末川氏は3代にわたる資生堂一家である。祖父は資生堂の専務、両親も、そして末川氏の妻も資生堂に勤めていたという。
●全国の加盟店がネット直販に猛反発! これが引き金に
大正時代から続く販売組織、チェーン店を基本とするビジネスモデルからの大転換。これが末川社長の使命だった。資生堂の成長を支えてきた全国各地の専門店への配慮から、資生堂がエンドユーザーに直接販売することは、ご法度だった。通販はタブー視されてきた。
だが、国内の販売チャンネルが競争力を失った現在、ネット販売への参入は避けて通れない道だった。新社長に就任した末川氏は、11年4月からスタートした第2次3カ年計画の柱に、ネット通販事業への参入を据えた。1年の準備期間を経て、12年4月、ネット通販サイト「ワタシプラス」を開始した。
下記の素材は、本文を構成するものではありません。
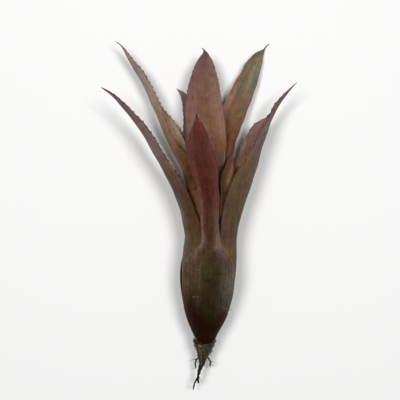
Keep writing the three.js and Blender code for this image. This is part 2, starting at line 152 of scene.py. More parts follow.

予想されたことだが、専門店からの反発はすさまじかった。トラブルは開始後まもなく発生した。
「オンラインショップで、今すぐお買い物してみませんか」。資生堂は、登録した会員に対して、こんな内容のメールを配信。化粧品販売店にしてみれば、長年築いてきた顧客を資生堂が奪おうとする行為に映った。これに激怒した化粧品専門店の業界団体である全国化粧品小売業協同組合連合会は、組合員に対して新制度への移行作業を中止するよう指示を出す寸前までいった。
資生堂は慌ててメールの記述を見直したが、結局、ネット通販は出足からつまづいた。ネット通販の売り上げが伸び、化粧品専門店の売り上げが減れば、リアル店舗とネット通販の対立が再燃する可能性は高かった。一口にビジネスモデルの転換というが、双方とも生き残りがかかっているだけに口で言うほど簡単ではないのだ。
その結果、ネット通販を主導してきた末川氏を見捨てて、あっさりクビにし、前田氏が再登板するという今回の変則的なトップ人事となった。
しかし、これまで、前田氏と末川氏が二人三脚で改革に取り組んできたことは明らかだ。経営は結果責任である。トップとして結果を出せなかったと判断したのであれば、末川氏だけでなく、前田氏も一緒に引責辞任するのが筋である。歴代社長である福原、弦間、池田の3人の相談役に報告して、時計の針を逆に戻す人事が了承されたが、結局、人事権を握っているのは福原義春・名誉会長兼相談役なのではないのか。
資生堂の社長交代で浮かび上がったのは、名門という、豊かなイメージとは裏腹な、極端な人材不足である。町内会でもあるまいし、仲間内でトップの椅子をタライ回しにして良い結果が出るほど、経営は甘くはない。